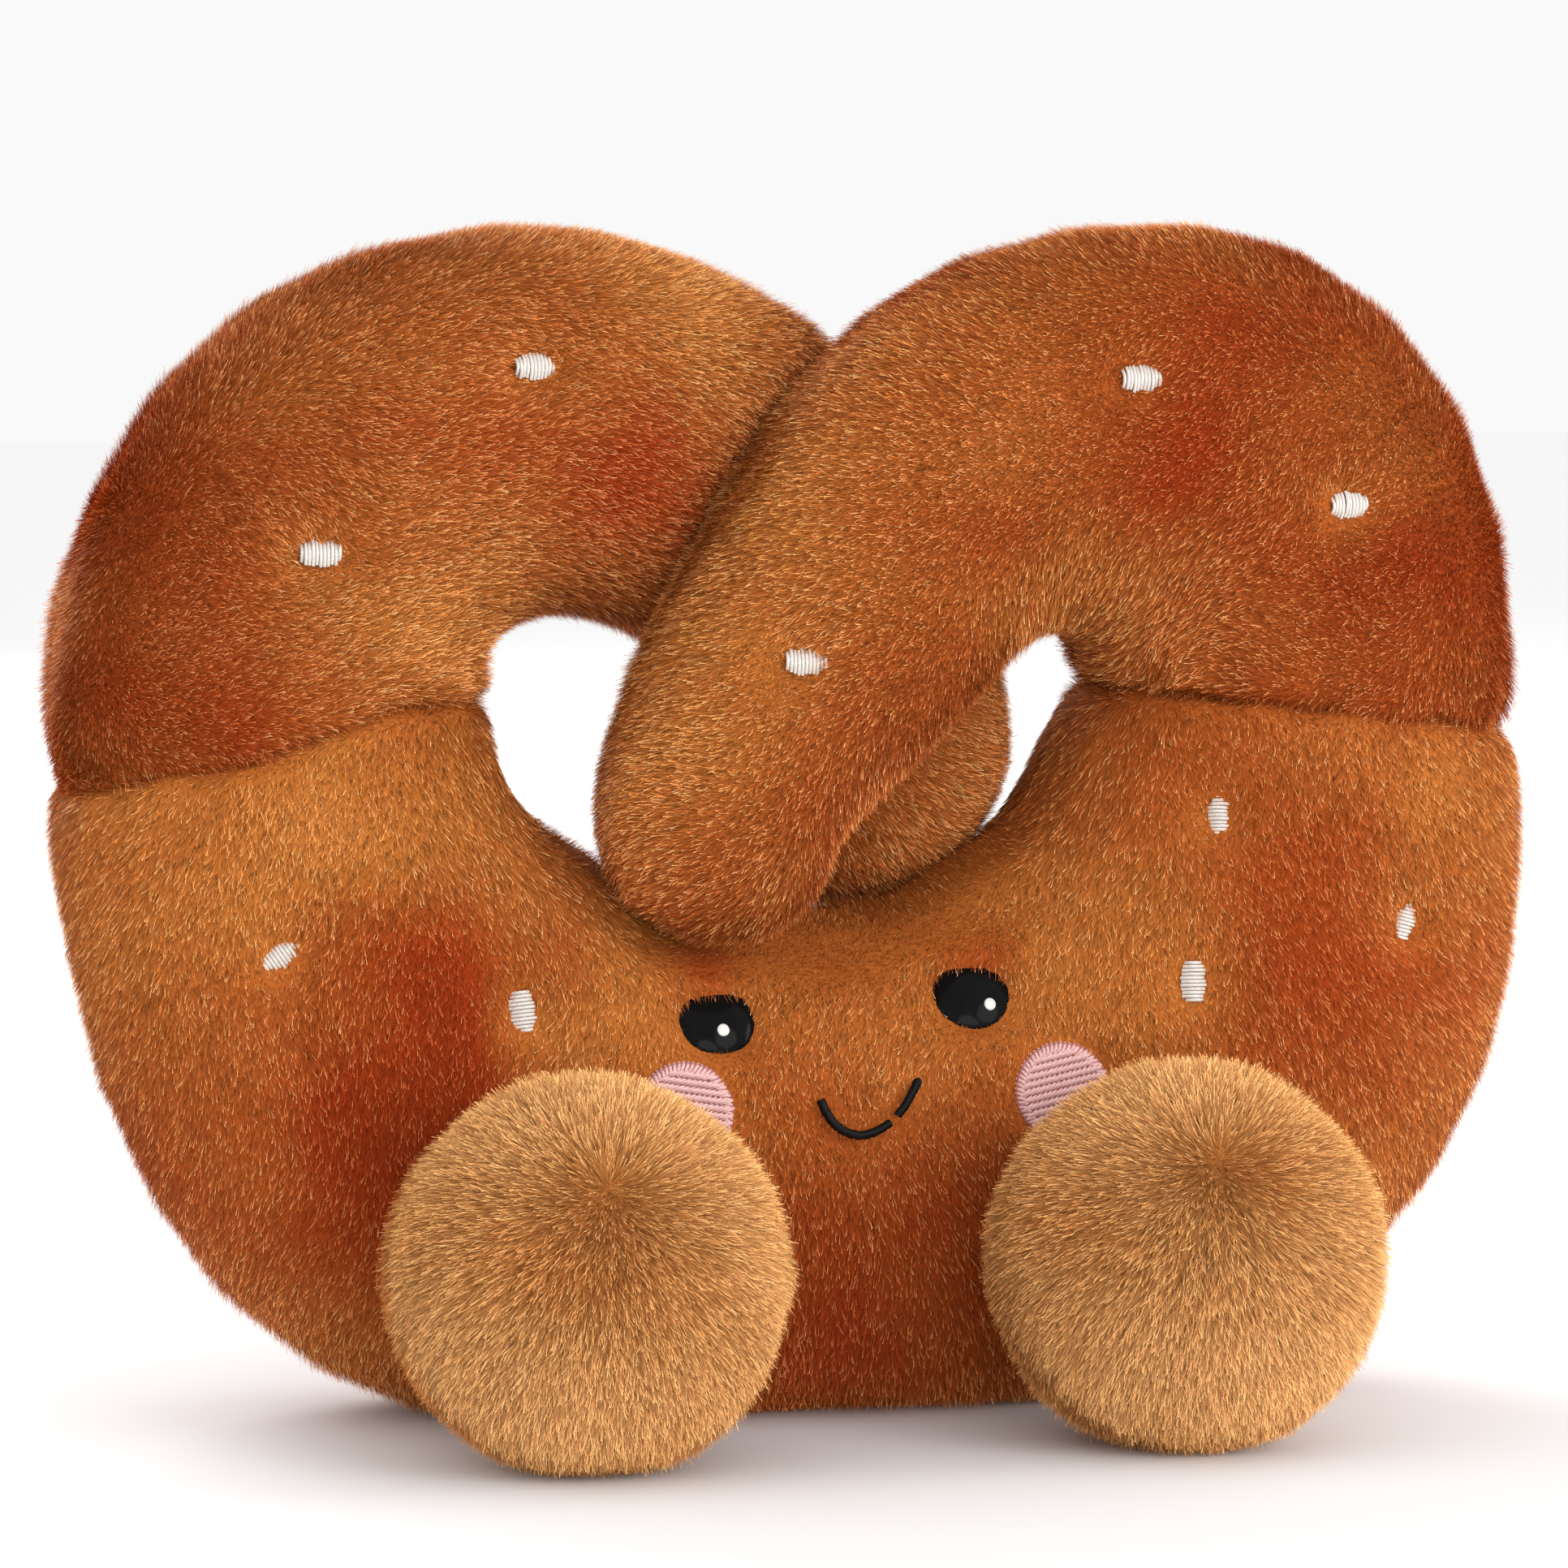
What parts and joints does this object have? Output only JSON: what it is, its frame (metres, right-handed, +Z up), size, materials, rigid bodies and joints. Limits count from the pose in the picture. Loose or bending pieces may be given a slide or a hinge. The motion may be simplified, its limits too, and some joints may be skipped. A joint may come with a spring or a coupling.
{
  "type": "plush pretzel toy",
  "caption": "Stuffed plush pretzel with crossed loops, a stitched smile, bead eyes, salt grains and round furry feet.",
  "frame": {"origin": "on the floor, under the middle of the lower body", "axes": "+Z up, +X to the right as seen from the front, the face looks along -Y"},
  "size_m": [0.1316, 0.0766, 0.1026],
  "materials": {
    "brown_plush": "short-pile plush, golden tan airbrushed with rust brown",
    "tan_plush": "longer-pile plush, golden tan",
    "fibre_filling": "white polyester fibre",
    "pellet_filling": "plastic pellets",
    "eye_plastic": "polished black plastic with a white dot",
    "washer_plastic": "natural plastic",
    "black_thread": "embroidery thread",
    "pink_thread": "glossy embroidery thread in satin and fill stitches",
    "white_thread": "glossy embroidery thread in satin stitches"
  },
  "bodies": {
    "root": {"body_front_panel": "brown_plush", "body_back_panel": "brown_plush", "body_stuffing": "fibre_filling", "body_pellet_bag": "pellet_filling", "left_loop_front_panel": "brown_plush", "left_loop_back_panel": "brown_plush", "left_loop_stuffing": "fibre_filling", "right_loop_front_panel": "brown_plush", "right_loop_back_panel": "brown_plush", "right_loop_stuffing": "fibre_filling", "left_foot_cover": "tan_plush", "left_foot_pellets": "pellet_filling", "right_foot_cover": "tan_plush", "right_foot_pellets": "pellet_filling", "left_eye": "eye_plastic", "right_eye": "eye_plastic", "left_eye_washer": "washer_plastic", "right_eye_washer": "washer_plastic", "smile_stitching": "black_thread", "left_cheek_stitching": "pink_thread", "right_cheek_stitching": "pink_thread", "left_loop_salt_1": "white_thread", "left_loop_salt_2": "white_thread", "right_loop_salt_1": "white_thread", "right_loop_salt_2": "white_thread", "right_loop_salt_3": "white_thread", "body_salt_1": "white_thread", "body_salt_2": "white_thread", "body_salt_3": "white_thread", "body_salt_4": "white_thread", "body_salt_5": "white_thread"}
  },
  "joints": []
}
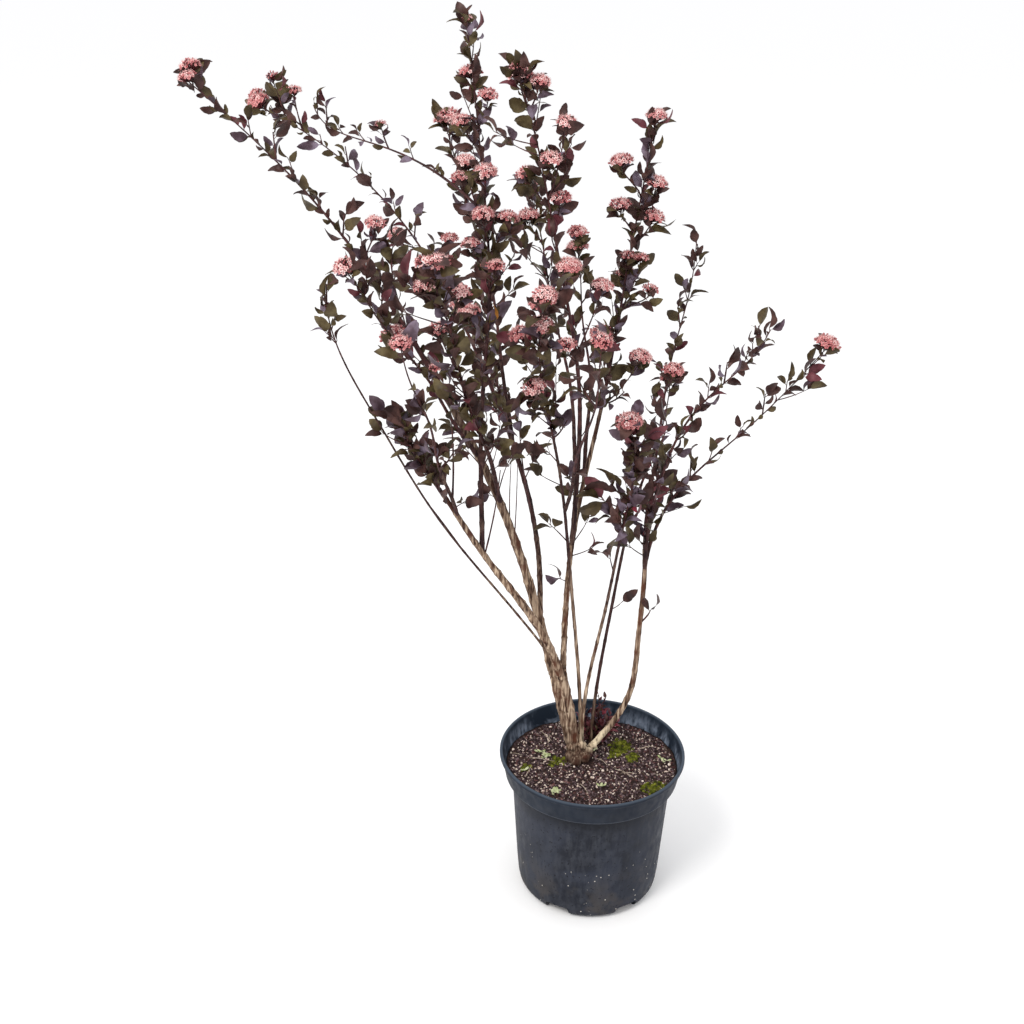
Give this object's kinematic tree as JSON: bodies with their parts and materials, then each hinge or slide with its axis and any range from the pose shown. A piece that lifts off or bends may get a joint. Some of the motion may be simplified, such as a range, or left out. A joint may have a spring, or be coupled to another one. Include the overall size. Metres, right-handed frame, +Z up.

THE EXERCISE: Write out the entries above once more, without altering anything.

FULL OUTPUT:
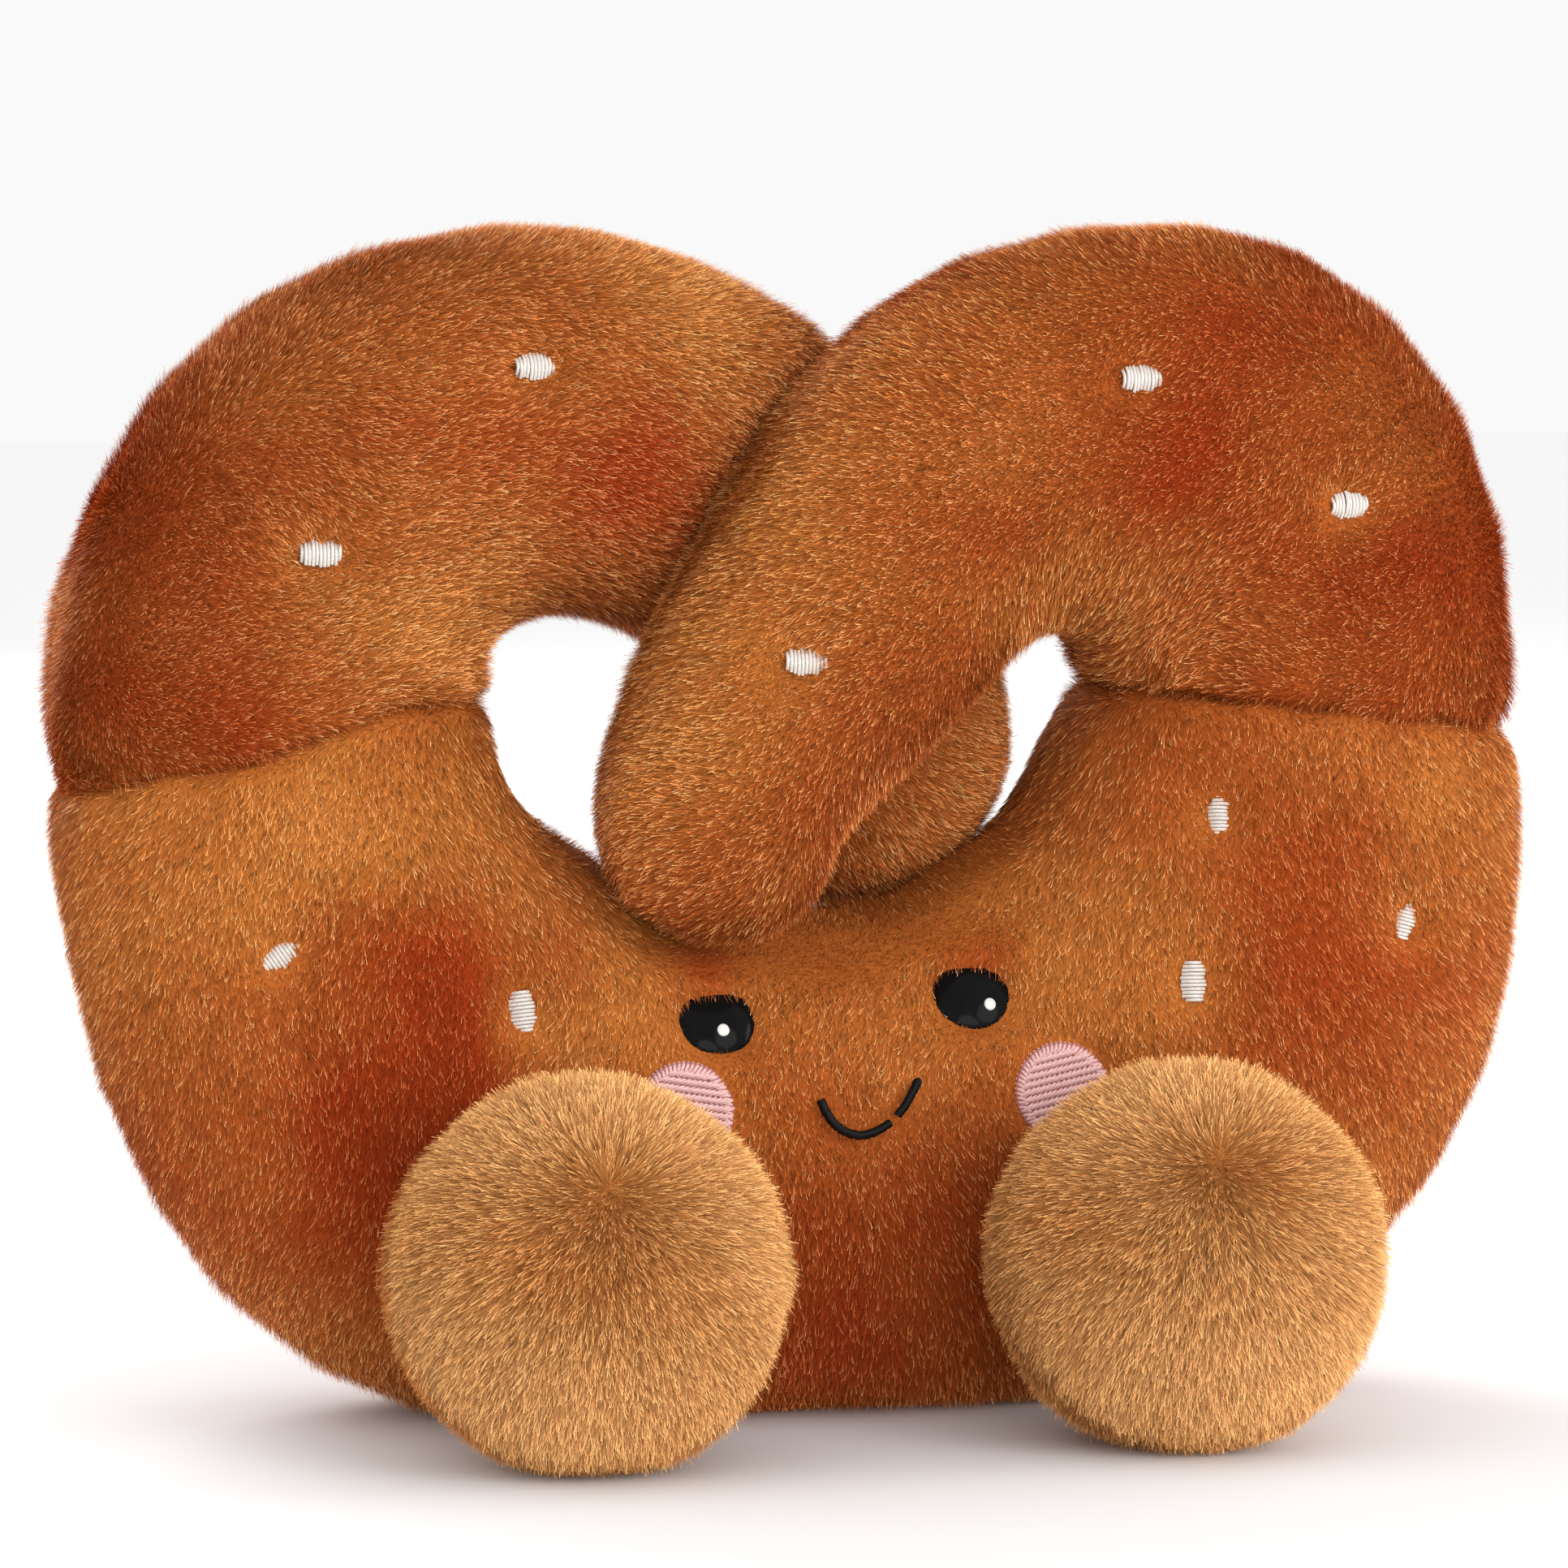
What parts and joints does this object have? Output only JSON: what it is, its frame (metres, right-handed, +Z up), size, materials, rigid bodies and joints. Limits count from the pose in the picture. Loose or bending pieces may be given a slide or a hinge. The motion may be simplified, its limits too, and some joints may be skipped. A joint may come with a spring or a coupling.
{
  "type": "plush pretzel toy",
  "caption": "Stuffed plush pretzel with crossed loops, a stitched smile, bead eyes, salt grains and round furry feet.",
  "frame": {"origin": "on the floor, under the middle of the lower body", "axes": "+Z up, +X to the right as seen from the front, the face looks along -Y"},
  "size_m": [0.1316, 0.0766, 0.1026],
  "materials": {
    "brown_plush": "short-pile plush, golden tan airbrushed with rust brown",
    "tan_plush": "longer-pile plush, golden tan",
    "fibre_filling": "white polyester fibre",
    "pellet_filling": "plastic pellets",
    "eye_plastic": "polished black plastic with a white dot",
    "washer_plastic": "natural plastic",
    "black_thread": "embroidery thread",
    "pink_thread": "glossy embroidery thread in satin and fill stitches",
    "white_thread": "glossy embroidery thread in satin stitches"
  },
  "bodies": {
    "root": {"body_front_panel": "brown_plush", "body_back_panel": "brown_plush", "body_stuffing": "fibre_filling", "body_pellet_bag": "pellet_filling", "left_loop_front_panel": "brown_plush", "left_loop_back_panel": "brown_plush", "left_loop_stuffing": "fibre_filling", "right_loop_front_panel": "brown_plush", "right_loop_back_panel": "brown_plush", "right_loop_stuffing": "fibre_filling", "left_foot_cover": "tan_plush", "left_foot_pellets": "pellet_filling", "right_foot_cover": "tan_plush", "right_foot_pellets": "pellet_filling", "left_eye": "eye_plastic", "right_eye": "eye_plastic", "left_eye_washer": "washer_plastic", "right_eye_washer": "washer_plastic", "smile_stitching": "black_thread", "left_cheek_stitching": "pink_thread", "right_cheek_stitching": "pink_thread", "left_loop_salt_1": "white_thread", "left_loop_salt_2": "white_thread", "right_loop_salt_1": "white_thread", "right_loop_salt_2": "white_thread", "right_loop_salt_3": "white_thread", "body_salt_1": "white_thread", "body_salt_2": "white_thread", "body_salt_3": "white_thread", "body_salt_4": "white_thread", "body_salt_5": "white_thread"}
  },
  "joints": []
}
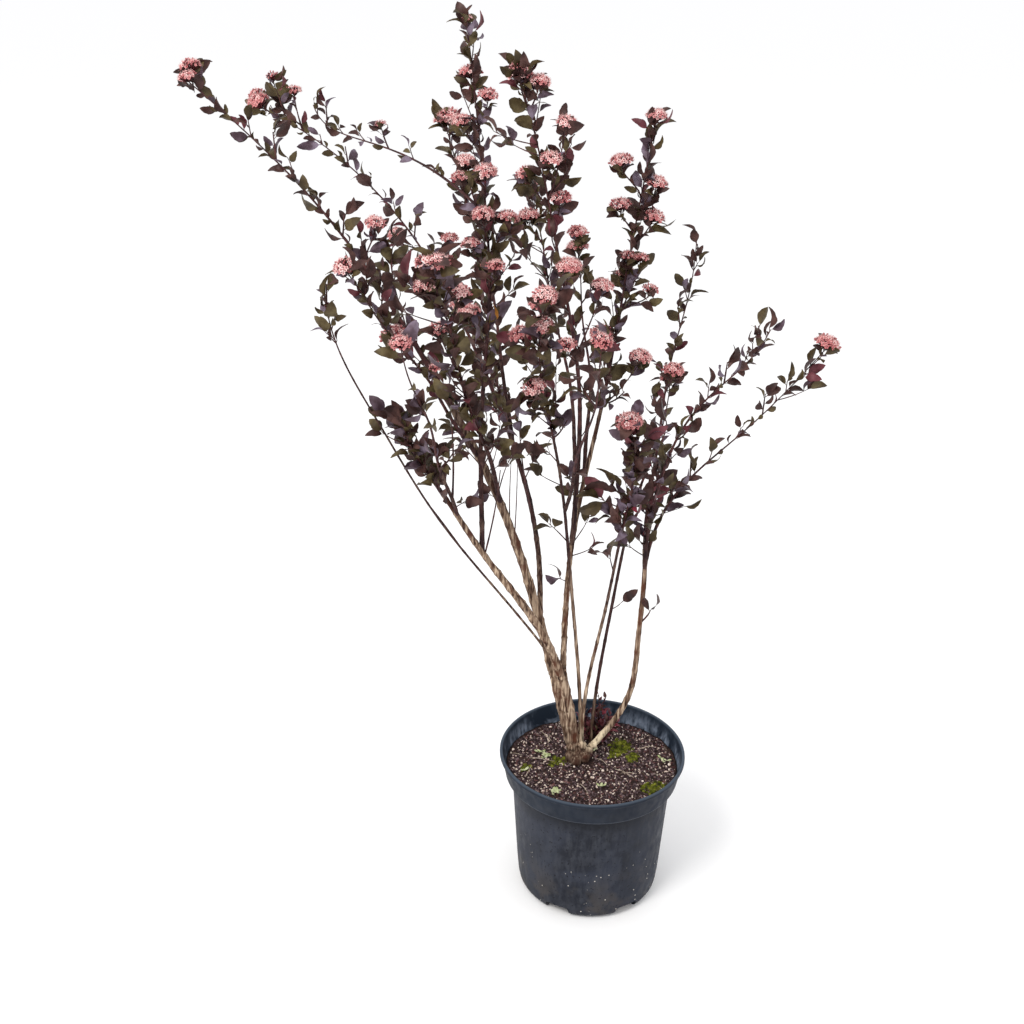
Give this object's kinematic tree as JSON: bodies with their parts and materials, then each hinge or slide with its axis and any range from the pose shown. A piece that lifts off or bends may get a joint. Some of the motion may be simplified, such as a range, or left out. A joint may have a spring, or be coupled to another one. Include the overall size. Metres, right-handed frame, +Z up.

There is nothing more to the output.